Anybody that's been on this site as long as I have knows that I have argued for the idea that wildlife shots should be taken in the wilderness, and my photos up till last June, except for a couple of shots of cattle, including buffallo, were taken in the wild, or of animals or birds that were never held captive.
I have been leaning more and more toward thinking like Pete and company about this. Where would I be able to get shots of penguins, Lions, tigers, snow leaopards, gorillas, plants and butterflies from every corner of the world; it's an impossibility. My post is a way of pointing out to the OP, and anyone else for that matter, that normal mobility and high expense are not necessary to capture some good photos.

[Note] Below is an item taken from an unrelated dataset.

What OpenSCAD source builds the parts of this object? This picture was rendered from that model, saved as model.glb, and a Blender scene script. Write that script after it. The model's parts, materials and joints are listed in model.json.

As far as birds on a stick are concerned, no two are alike, and because somebody back in the 18th century took a shot of a robin on a stick, doesn't diminish the value of any shot of the same thing taken since, imo. People say landscapes are overdone, or sunsets; does that mean that we should'nt try to take another landscape or sunset shot?
I don't have a favourite photographer listed on here, but csurry was in my slot for years, and I know her work very well. Ask Cheryl how much of her work was done in the wilderness, and I don't mean that to demean her excellent photography.
I hope you don't take this the wrong way Nick, because I know what you mean, however, all of my penguin shots in the past and the future will be taken as the one above was, because I have no desire to visit the Antarctic.
Being one who has done wildlife and captive animal photography, I think I can tell the difference when I see a shot, and I govern my reaction accordingly. Of course we try our best with our shots of animals in captivity, to present them as though they aren't in a cage; it's part of the process. Andy Crouse and John Shaw are top level pros, and as such, I doubt if you'll see them hanging around zoos with their cameras; no, they will go to the animal farms, where for a high price, they will have the animals posed for them by pro animal attendants.
With all due respect, everything is relative.